# Given request
Repeat the material below exactly, line for line.

··· Records supplied

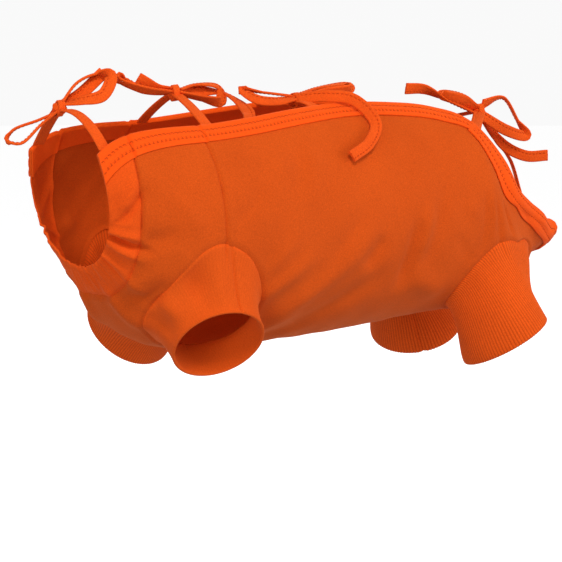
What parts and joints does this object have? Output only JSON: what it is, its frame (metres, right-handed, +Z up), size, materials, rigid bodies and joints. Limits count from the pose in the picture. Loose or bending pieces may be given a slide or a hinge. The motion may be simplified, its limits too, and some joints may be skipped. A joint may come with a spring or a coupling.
{
  "type": "pet recovery shirt",
  "caption": "Knitted recovery shirt in its worn form: open along the back, gathered neck, rib sleeves, bound edges and ties in bows.",
  "frame": {"origin": "the middle of the line that the back opening follows, halfway along the shirt, where the shirt hangs when worn", "axes": "+X from the neck to the rump, +Y to the shirt's right, +Z up"},
  "size_m": [0.5542, 0.2066, 0.256],
  "materials": {
    "jersey": "matt cotton jersey, orange",
    "rib": "matt rib knit, orange",
    "tape": "matt knitted tape with cover stitching, orange"
  },
  "bodies": {
    "root": {"neck_band": "rib", "front_panel": "jersey", "rear_panel": "jersey", "left_front_sleeve": "rib", "right_front_sleeve": "rib", "left_rear_cuff": "rib", "right_rear_cuff": "rib", "left_back_binding": "tape", "right_back_binding": "tape", "rump_binding": "tape", "neck_tie_bow": "tape", "neck_tie_left_strap": "tape", "neck_tie_right_strap": "tape", "shoulder_tie_bow": "tape", "shoulder_tie_left_strap": "tape", "shoulder_tie_right_strap": "tape", "middle_tie_bow": "tape", "middle_tie_left_strap": "tape", "middle_tie_right_strap": "tape", "rump_tie_bow": "tape", "rump_tie_left_strap": "tape", "rump_tie_right_strap": "tape"}
  },
  "joints": []
}
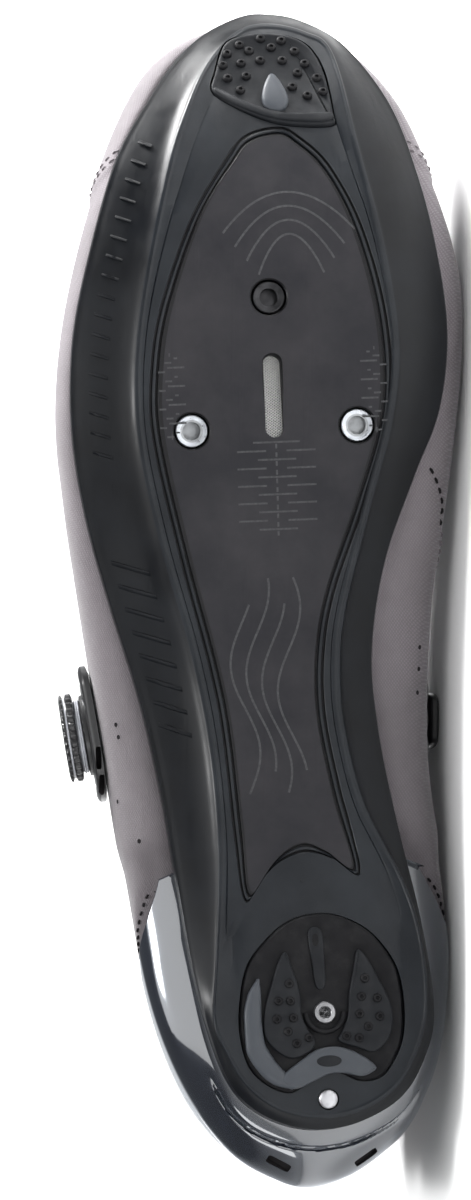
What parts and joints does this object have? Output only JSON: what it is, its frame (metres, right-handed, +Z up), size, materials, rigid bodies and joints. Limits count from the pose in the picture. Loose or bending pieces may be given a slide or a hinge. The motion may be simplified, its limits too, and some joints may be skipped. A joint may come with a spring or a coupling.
{
  "type": "cycling shoe",
  "caption": "Right road cycling shoe with a stiff composite sole, threaded cleat inserts, glossy heel cup, soft upper, strap and dial closure, lying on its medial side.",
  "frame": {"origin": "middle of the bounding box's floor, on the surface the shoe lies on", "axes": "+X from heel to toe, -Y the way the sole's underside faces, +Y towards the collar, +Z up, which is the shoe's lateral side"},
  "size_m": [0.2776, 0.122, 0.0956],
  "materials": {
    "outsole_composite": "satin moulded composite",
    "upper_microfibre": "matt synthetic leather",
    "insole_foam": "cloth over foam",
    "tongue_fabric": "padded mesh",
    "heel_cup_gloss": "glossy",
    "tread_rubber": "matt",
    "fastener_steel": "bright",
    "blackened_steel": "blackened",
    "vent_mesh": "matt mesh",
    "strap_microfibre": "matt synthetic leather",
    "dial_plastic": "satin",
    "dial_ring_plastic": "satin"
  },
  "bodies": {
    "root": {"outsole": "outsole_composite", "upper": "upper_microfibre", "insole": "insole_foam", "tongue": "tongue_fabric", "heel_cup": "heel_cup_gloss", "heel_tread": "tread_rubber", "toe_tread": "tread_rubber", "heel_screw": "fastener_steel", "heel_rivet": "fastener_steel", "vent_screen": "vent_mesh", "cleat_nut_front": "blackened_steel", "cleat_nut_rear_lateral": "fastener_steel", "cleat_nut_rear_medial": "fastener_steel", "instep_strap": "strap_microfibre", "forefoot_strap": "strap_microfibre", "strap_anchor": "dial_plastic", "dial_base": "dial_plastic", "dial_ring": "dial_ring_plastic", "dial_knob": "dial_plastic"}
  },
  "joints": []
}
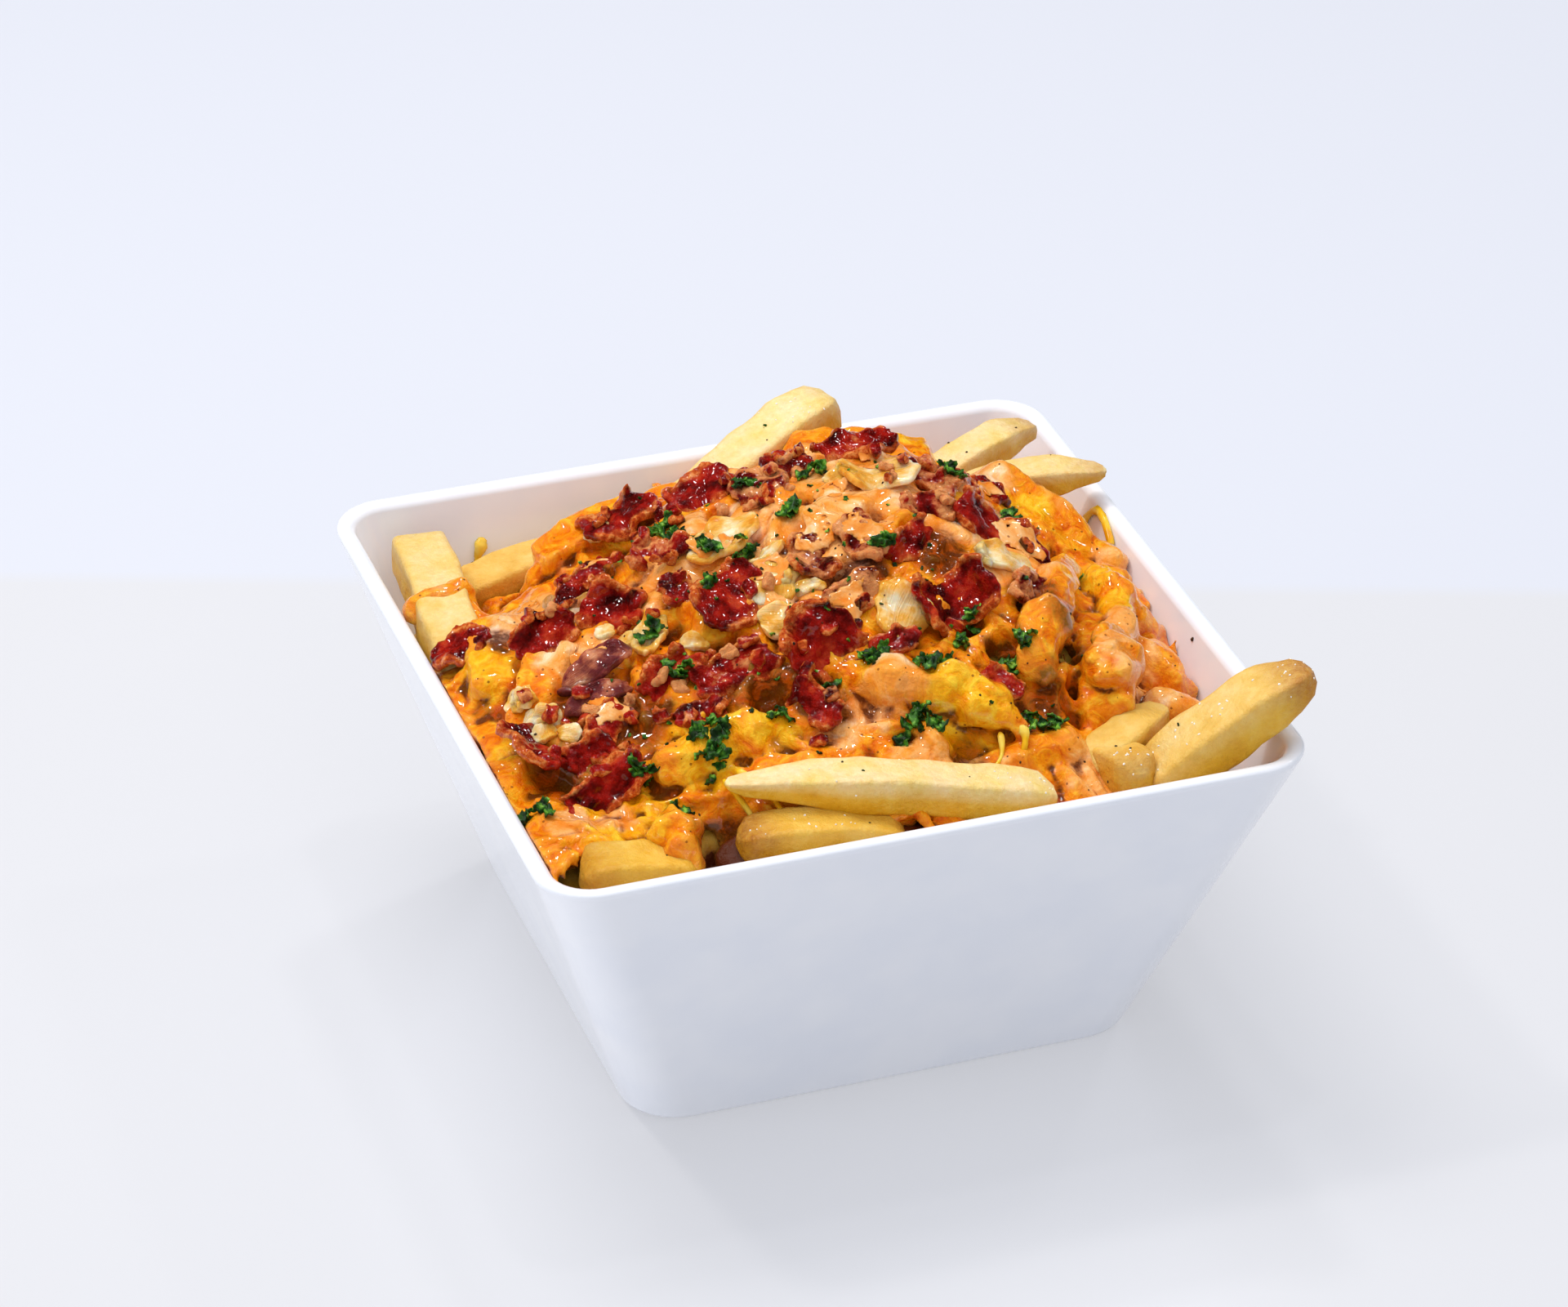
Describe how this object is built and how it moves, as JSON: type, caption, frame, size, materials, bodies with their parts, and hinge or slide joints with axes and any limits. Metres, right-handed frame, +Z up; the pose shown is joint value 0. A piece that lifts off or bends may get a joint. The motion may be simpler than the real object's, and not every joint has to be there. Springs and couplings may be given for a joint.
{
  "type": "loaded french fries in a square bowl",
  "caption": "Square flared white bowl heaped with french fries under melted cheese and pink sauce, topped with bacon bits, onion pieces and parsley.",
  "frame": {"origin": "centre of the bowl's flat foot, on the surface it stands on", "axes": "+Z up, -Y towards the bowl's front side, +X to the right seen from the front"},
  "size_m": [0.1624, 0.16, 0.106],
  "materials": {
    "melamine": "glossy white",
    "potato": "fried, dull",
    "cheese": "melted, wet",
    "bacon": "fried, greasy",
    "onion": "cooked, wet"
  },
  "bodies": {
    "root": {"bowl": "melamine", "fries": "potato", "cheese": "cheese", "onion_01": "onion", "onion_02": "onion", "onion_03": "onion", "onion_04": "onion", "onion_05": "onion", "onion_06": "onion", "onion_07": "onion", "onion_08": "onion", "onion_09": "onion", "onion_10": "onion", "bacon_01": "bacon", "bacon_02": "bacon", "bacon_03": "bacon", "bacon_04": "bacon", "bacon_05": "bacon", "bacon_06": "bacon", "bacon_07": "bacon", "bacon_08": "bacon", "bacon_09": "bacon", "bacon_10": "bacon", "bacon_11": "bacon", "bacon_12": "bacon", "bacon_13": "bacon", "bacon_14": "bacon", "bacon_15": "bacon", "bacon_16": "bacon", "bacon_17": "bacon", "bacon_18": "bacon", "bacon_19": "bacon", "bacon_20": "bacon", "bacon_21": "bacon", "bacon_22": "bacon", "bacon_23": "bacon", "bacon_24": "bacon", "bacon_25": "bacon", "bacon_26": "bacon", "bacon_27": "bacon", "bacon_28": "bacon", "bacon_29": "bacon", "bacon_30": "bacon", "bacon_31": "bacon", "bacon_32": "bacon", "bacon_33": "bacon", "bacon_34": "bacon"}
  },
  "joints": []
}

······

# Finished answer
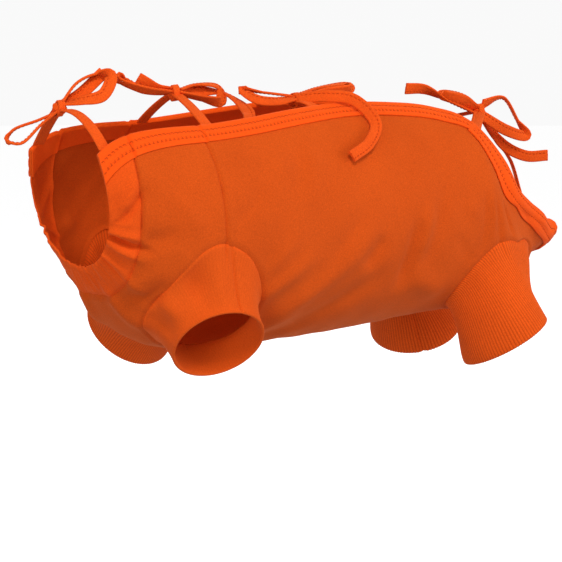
What parts and joints does this object have? Output only JSON: what it is, its frame (metres, right-handed, +Z up), size, materials, rigid bodies and joints. Limits count from the pose in the picture. Loose or bending pieces may be given a slide or a hinge. The motion may be simplified, its limits too, and some joints may be skipped. A joint may come with a spring or a coupling.
{
  "type": "pet recovery shirt",
  "caption": "Knitted recovery shirt in its worn form: open along the back, gathered neck, rib sleeves, bound edges and ties in bows.",
  "frame": {"origin": "the middle of the line that the back opening follows, halfway along the shirt, where the shirt hangs when worn", "axes": "+X from the neck to the rump, +Y to the shirt's right, +Z up"},
  "size_m": [0.5542, 0.2066, 0.256],
  "materials": {
    "jersey": "matt cotton jersey, orange",
    "rib": "matt rib knit, orange",
    "tape": "matt knitted tape with cover stitching, orange"
  },
  "bodies": {
    "root": {"neck_band": "rib", "front_panel": "jersey", "rear_panel": "jersey", "left_front_sleeve": "rib", "right_front_sleeve": "rib", "left_rear_cuff": "rib", "right_rear_cuff": "rib", "left_back_binding": "tape", "right_back_binding": "tape", "rump_binding": "tape", "neck_tie_bow": "tape", "neck_tie_left_strap": "tape", "neck_tie_right_strap": "tape", "shoulder_tie_bow": "tape", "shoulder_tie_left_strap": "tape", "shoulder_tie_right_strap": "tape", "middle_tie_bow": "tape", "middle_tie_left_strap": "tape", "middle_tie_right_strap": "tape", "rump_tie_bow": "tape", "rump_tie_left_strap": "tape", "rump_tie_right_strap": "tape"}
  },
  "joints": []
}
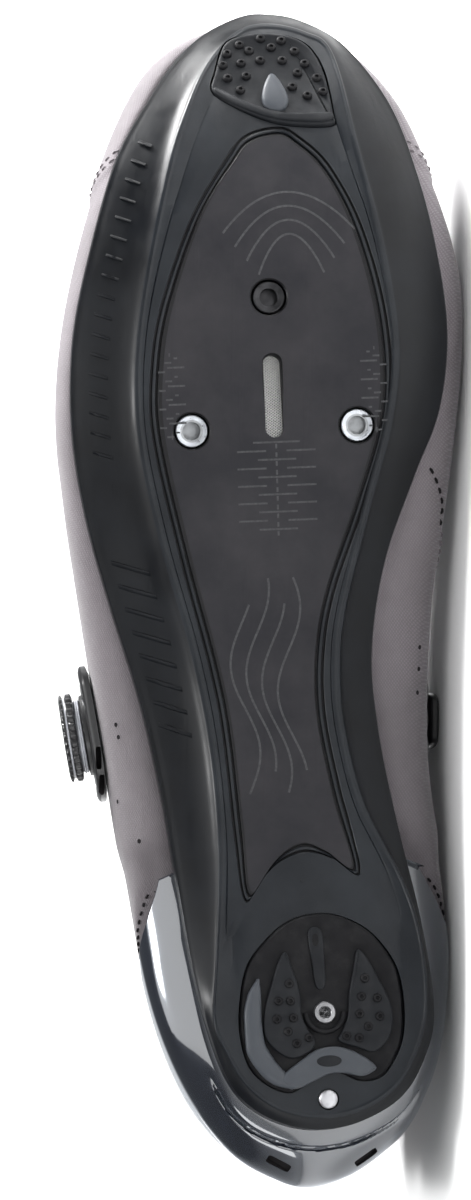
What parts and joints does this object have? Output only JSON: what it is, its frame (metres, right-handed, +Z up), size, materials, rigid bodies and joints. Limits count from the pose in the picture. Loose or bending pieces may be given a slide or a hinge. The motion may be simplified, its limits too, and some joints may be skipped. A joint may come with a spring or a coupling.
{
  "type": "cycling shoe",
  "caption": "Right road cycling shoe with a stiff composite sole, threaded cleat inserts, glossy heel cup, soft upper, strap and dial closure, lying on its medial side.",
  "frame": {"origin": "middle of the bounding box's floor, on the surface the shoe lies on", "axes": "+X from heel to toe, -Y the way the sole's underside faces, +Y towards the collar, +Z up, which is the shoe's lateral side"},
  "size_m": [0.2776, 0.122, 0.0956],
  "materials": {
    "outsole_composite": "satin moulded composite",
    "upper_microfibre": "matt synthetic leather",
    "insole_foam": "cloth over foam",
    "tongue_fabric": "padded mesh",
    "heel_cup_gloss": "glossy",
    "tread_rubber": "matt",
    "fastener_steel": "bright",
    "blackened_steel": "blackened",
    "vent_mesh": "matt mesh",
    "strap_microfibre": "matt synthetic leather",
    "dial_plastic": "satin",
    "dial_ring_plastic": "satin"
  },
  "bodies": {
    "root": {"outsole": "outsole_composite", "upper": "upper_microfibre", "insole": "insole_foam", "tongue": "tongue_fabric", "heel_cup": "heel_cup_gloss", "heel_tread": "tread_rubber", "toe_tread": "tread_rubber", "heel_screw": "fastener_steel", "heel_rivet": "fastener_steel", "vent_screen": "vent_mesh", "cleat_nut_front": "blackened_steel", "cleat_nut_rear_lateral": "fastener_steel", "cleat_nut_rear_medial": "fastener_steel", "instep_strap": "strap_microfibre", "forefoot_strap": "strap_microfibre", "strap_anchor": "dial_plastic", "dial_base": "dial_plastic", "dial_ring": "dial_ring_plastic", "dial_knob": "dial_plastic"}
  },
  "joints": []
}
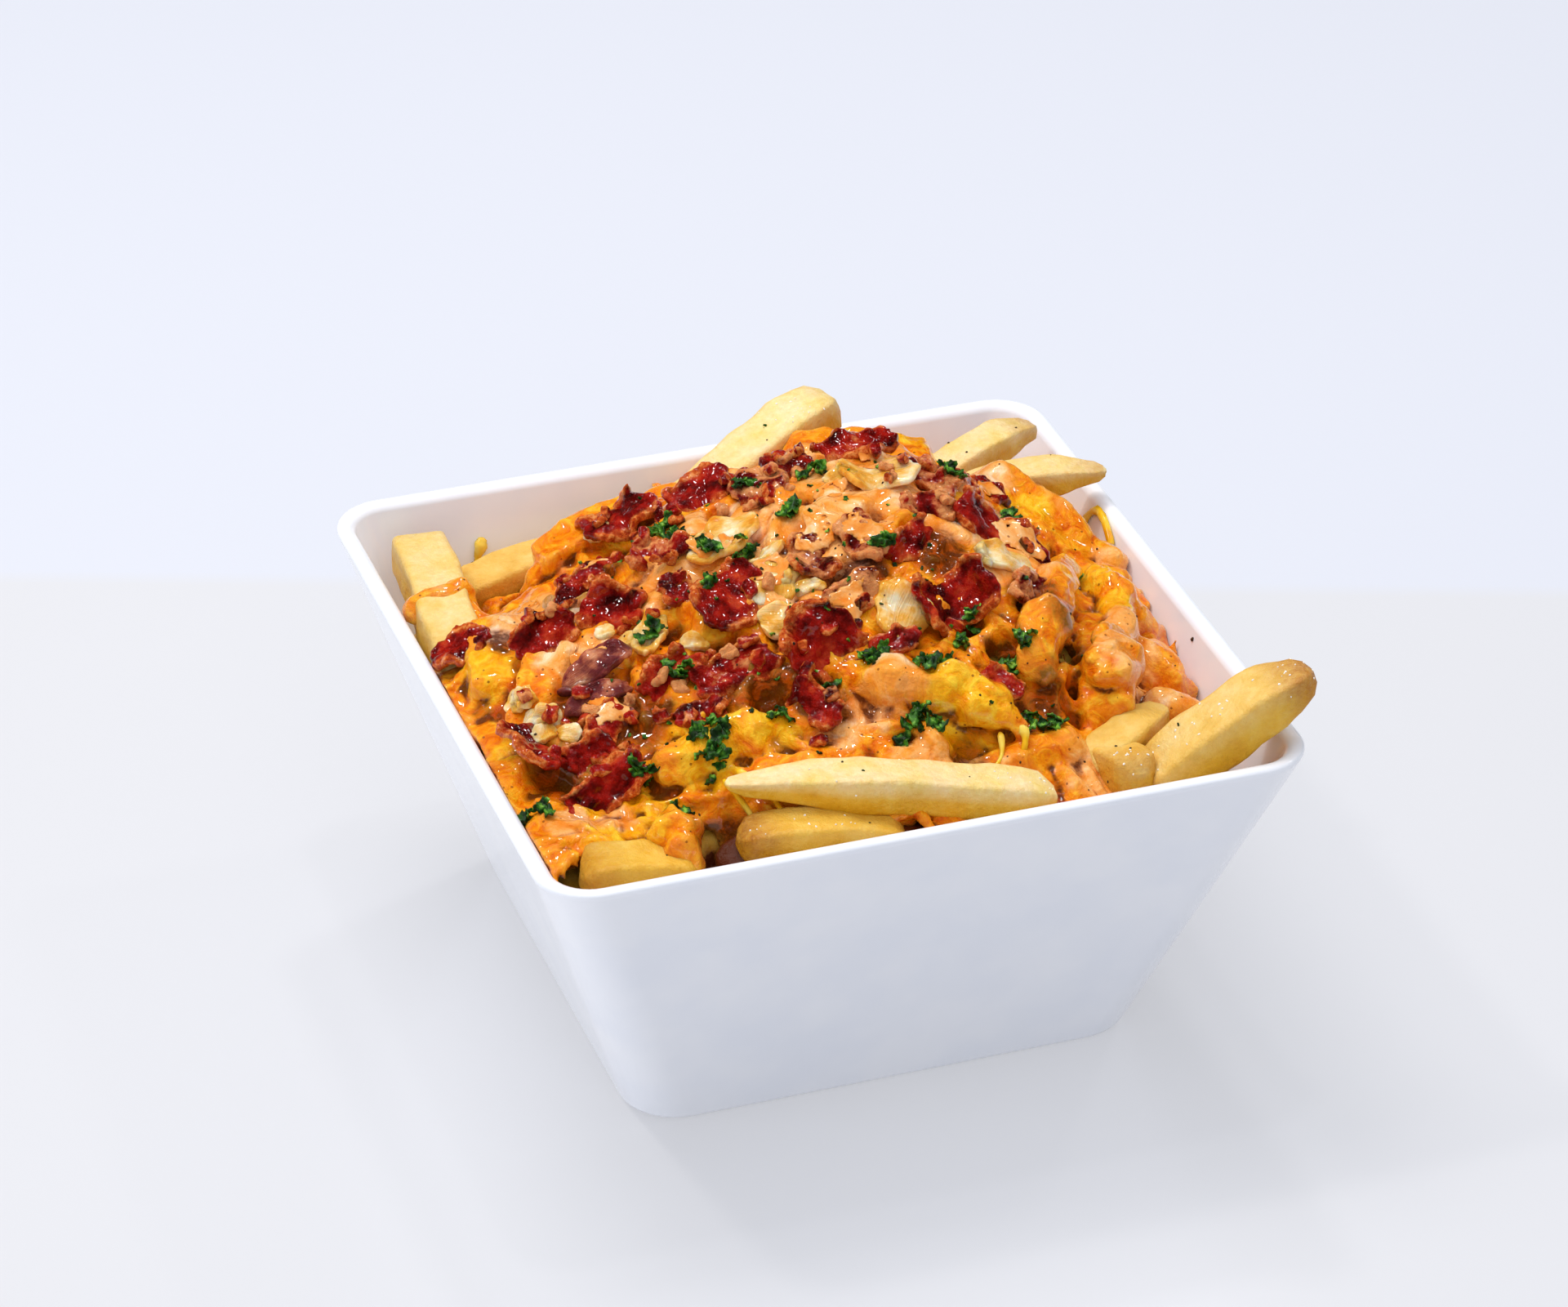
Describe how this object is built and how it moves, as JSON: type, caption, frame, size, materials, bodies with their parts, and hinge or slide joints with axes and any limits. Metres, right-handed frame, +Z up; the pose shown is joint value 0. A piece that lifts off or bends may get a joint. The motion may be simpler than the real object's, and not every joint has to be there. Springs and couplings may be given for a joint.
{
  "type": "loaded french fries in a square bowl",
  "caption": "Square flared white bowl heaped with french fries under melted cheese and pink sauce, topped with bacon bits, onion pieces and parsley.",
  "frame": {"origin": "centre of the bowl's flat foot, on the surface it stands on", "axes": "+Z up, -Y towards the bowl's front side, +X to the right seen from the front"},
  "size_m": [0.1624, 0.16, 0.106],
  "materials": {
    "melamine": "glossy white",
    "potato": "fried, dull",
    "cheese": "melted, wet",
    "bacon": "fried, greasy",
    "onion": "cooked, wet"
  },
  "bodies": {
    "root": {"bowl": "melamine", "fries": "potato", "cheese": "cheese", "onion_01": "onion", "onion_02": "onion", "onion_03": "onion", "onion_04": "onion", "onion_05": "onion", "onion_06": "onion", "onion_07": "onion", "onion_08": "onion", "onion_09": "onion", "onion_10": "onion", "bacon_01": "bacon", "bacon_02": "bacon", "bacon_03": "bacon", "bacon_04": "bacon", "bacon_05": "bacon", "bacon_06": "bacon", "bacon_07": "bacon", "bacon_08": "bacon", "bacon_09": "bacon", "bacon_10": "bacon", "bacon_11": "bacon", "bacon_12": "bacon", "bacon_13": "bacon", "bacon_14": "bacon", "bacon_15": "bacon", "bacon_16": "bacon", "bacon_17": "bacon", "bacon_18": "bacon", "bacon_19": "bacon", "bacon_20": "bacon", "bacon_21": "bacon", "bacon_22": "bacon", "bacon_23": "bacon", "bacon_24": "bacon", "bacon_25": "bacon", "bacon_26": "bacon", "bacon_27": "bacon", "bacon_28": "bacon", "bacon_29": "bacon", "bacon_30": "bacon", "bacon_31": "bacon", "bacon_32": "bacon", "bacon_33": "bacon", "bacon_34": "bacon"}
  },
  "joints": []
}